Enet plans for high speed fibre network in Ballinasloe and Roscommon Town collapse as provision of rural broadband falls into chaos- Murphy
A major investment by enet to bring high-speed fibre networks to a number of towns including Ballinasloe and Roscommon Town have now also collapsed according to Fianna Fáil TD for Roscommon/Galway Eugene Murphy.“This Government’s attitude to rural Ireland has been laid bare for all to see with the latest disaster to befall the National Broadband Plan and promises which were made to hundreds of thousands of citizens living in rural Ireland that it would roll out a National Broadband Plan have ended in abject failure.
“Following on from this disastrous announcement this week I made enquires as to the status of a separate multi million euro investment which was announced by enet last year
“I met with representatives of enet last year in Ballinasloe to discuss the multi million infrastructure investment of high speed broadband in a number of towns as part of the fibre direct initiative.

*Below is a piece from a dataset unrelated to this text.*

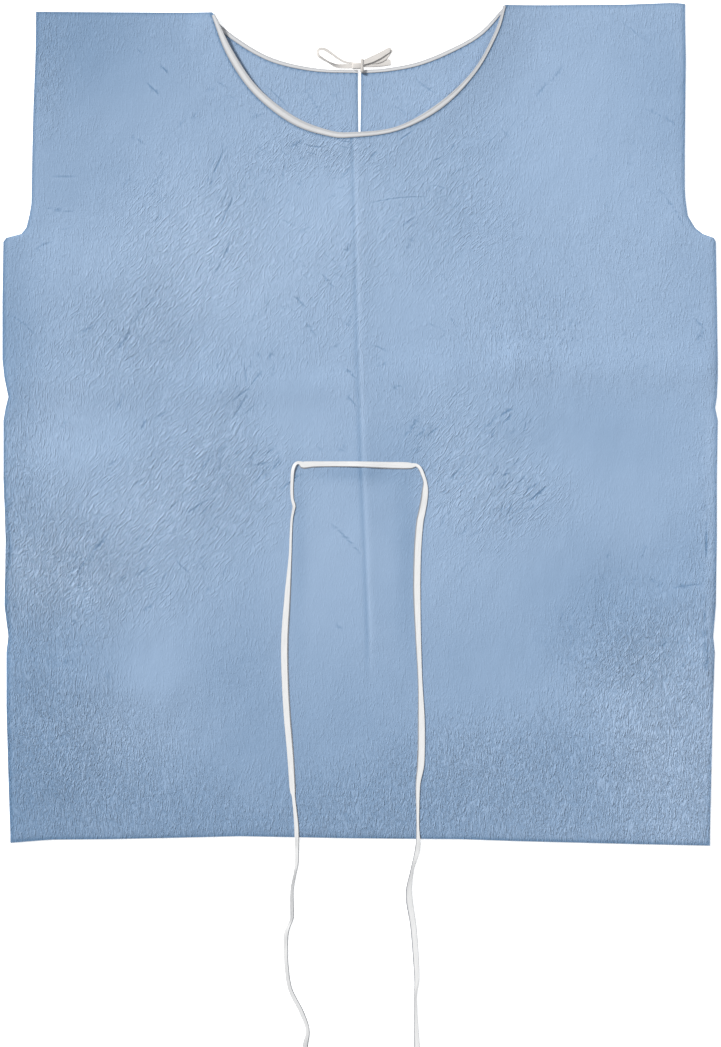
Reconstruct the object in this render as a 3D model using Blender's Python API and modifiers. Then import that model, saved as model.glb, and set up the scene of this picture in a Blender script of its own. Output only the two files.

The meeting took in Ballinasloe in September 2017. Ballinasloe, Manorhamilton and Roscommon Town were included in the initiative.
“Following the withdrawal of SSE from the National Broadband Plan I sought clarification as to whether the investment for Ballinasloe, Manorhamilton and Roscommon Town would still be proceeding as planned.
“However I have been informed that this investment was “paused in January 2018 following a commercial review” and a spokesperson for enet said this week that this project was not linked to the delivery of the NBP but it is simply outrageous- the provision of high speed broadband for rural living is coming apart at the seams.
“We appalling broadband connectivity in County Roscommon -A recent reply to my PQ to Minister Naughten shows that there are over 38,500 premises in County Roscommon of which almost half or 47% of premises are relying on the State led Intervention under the NBP. Some 12% of Roscommon premises are still due to receive high speed broadband under eir’s ongoing planned rural deployment. Figures for Galway show that there are over 134,000 premises in County Galway of which 29% of premises (c. 39,000) are relying on the NBP. The remaining 71% of premises (c. 95,000) will be served by commercial operators. 11% of Galway premises are still due to receive high speed broadband under eir’s planned rural deployment.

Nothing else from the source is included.